En una cima del nordeste de Tanzania, en lo alto de los montes Usambara, los recuerdos son cosas tangibles. La exuberante selva está salpicada de edificios decimonónicos. Los árboles y las plantas medicinales europeos, etiquetados en latín, se mezclan con las especies locales. El instrumental científico y una biblioteca muy bien surtida están preparados para su uso. Esto es lo que queda del Centro de Investigación de Amani Hill, una visión de lo que sería el futuro que se ha quedado congelada en el tiempo. También es lo que atrajo a la fotógrafa siberiana Evgenia Arbugaeva al África oriental hace dos años. Su propósito era documentar la nostalgia que pervive en este lugar y crear imágenes que «recuperen la atmósfera de este sitio oscuro y mágico». Jeremy Berlin (National Geographic, 2017).
Amani fue fundado por los alemanes a finales del siglo XIX como jardín botánico y plantación de café. Tras la II Guerra Mundial, pasó a ser un centro británico para la investigación contra la malaria y en 1979 pasó a depender del Instituto Nacional de Investigación Médica de Tanzania. En 2017 aún quedaban más de treinta personas en plantilla que vivían en lo que queda de las casas sin agua ni electricidad.
Para Geissler, antropólogo de la Universidad de Oslo, el trabajo de Arbugaeva logró convertir en imágenes los recuerdos y las antiguas rutinas de los trabajadores: «Eso nos ayuda a leer los vestigios de un pasado metódico y disciplinado, de una idea de progreso en medio de un paisaje que parece no ser más que ruinas y pérdidas». Sus fotografías captan una sensación de «nostalgia colectiva de [...] una modernidad nunca alcanzada».
John Mganga, de 67 años, es un antiguo técnico del centro de Investigación de Amani Hill. Desde 1970 hasta 1977 trabajó con el entomólogo británico John Raybould, atrapando especímenes con redes para insectos.
En uno de los cuatro laboratorios del centro, bajo una campana de cristal, hay un ratón blanco perteneciente a una colonia iniciada hace años. Un técnico sigue criando a los roedores por si hicieran falta para investigaciones futuras.
Mganga ordena la estantería de un laboratorio. «La gente del lugar pensaba que los científicos preparaban pociones en estos frascos», dice la fotógrafa Evgenia Arbugaeva. Otras facetas de la ciencia también se consideraban sobrenaturales. A los investigadores los llamaban mumianis («vampiros» en suajili) porque tomaban muestras de sangre para estudiar la malaria.

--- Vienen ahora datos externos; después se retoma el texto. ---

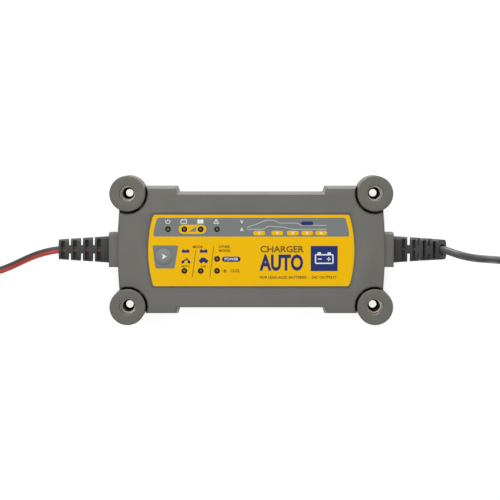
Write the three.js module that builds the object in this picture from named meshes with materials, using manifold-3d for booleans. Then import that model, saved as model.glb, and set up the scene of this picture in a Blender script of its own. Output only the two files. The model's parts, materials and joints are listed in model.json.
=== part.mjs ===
// A car battery charger, in millimetres, lying on its back with +Z up.
// +X runs along the case towards the mains lead, +Y across it, and the origin is
// on the ground under the middle of the case.

import * as THREE from 'three';
import { mergeVertices } from 'three/addons/utils/BufferGeometryUtils.js';
import Module from 'manifold-3d';

const wasm = await Module();
wasm.setup();

// ---- driving dimensions -------------------------------------------------------

const touch = 0.3; // clearance between two pieces that meet

// case, measured at the plane where its two halves meet
const caseLength = 189.6;
const caseWidth = 90.4;
const caseBackHeight = 1.2;
const caseFrontHeight = 49;
const partingHeight = 25;
const wall = 2.5;
const wallDraft = 1.2; // how far a side leans in between the parting plane and its face
const caseEdge = 0.8;
const endBulge = 1.2;
const waistDepth = 4.1;
const waistHalfLength = 50.3;
const waistSlope = 1.4;
const sealInset = 1.2;
const sealDepth = 0.7;
const pryNotch = { y: 15.4, width: 3.2, reach: 2.6, depth: 2 }; // in the left end's front edge

// round corner bumpers
const bumperInset = { x: 7.95, y: 5.4 }; // from the case's end and side to a bumper's middle
const bumperX = caseLength / 2 - bumperInset.x;
const bumperY = caseWidth / 2 - bumperInset.y;
const bumperRadius = 12.6;
const bumperLength = 50;
const bumperGap = 0.5; // between a bumper and the case at the parting plane
const bumperEdge = 0.8;
const screwHeadBore = 5.45; // radii of the stepped mounting hole
const washerBore = 4.3;
const mountingScrewBore = 3;
const screwHeadSeat = 28;
const washerSeat = 6;
const studRadius = 3;
const studHeadRadius = 4.5;
const studHeadLength = 2;
const studOffset = 12; // above and below the parting plane

// cable collars and boots
const collarLength = 5.6; // beyond the case's end
const collarEnd = caseLength / 2 + collarLength;
const collarHalfWidth = 12.2;
const collarDraft = 0.4;
const collarFrontHeight = 46;
const cableHeight = 25;
const neckHalfWidth = 6;
const neckHalfHeight = 5;
const flangeThickness = 2.4;
const flangeOverlap = 2.6;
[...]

Arbugaeva cuenta que a Mganga le encantaba mostrarle sus recuerdos de Amani: «las cataratas más recónditas y sus lugares favoritos, las casas en las que vivía el personal británico» y esta colección de insectos, que él y el entomólogo Raybould tardaron años en recopilar y analizar.
Al contrario que otros técnicos de Amani, Mganga, hoy jubilado y al que vemos en esta imagen descansando en un laboratorio, «sufrió una auténtica pérdida cuando el centro interrumpió su actividad -dice Wenzel Geissler, antropólogo de la Universidad de Oslo- Mganga creía de verdad en la ciencia y en el futuro del país. Él vivió aquel sueño. Y sufrió su pérdida».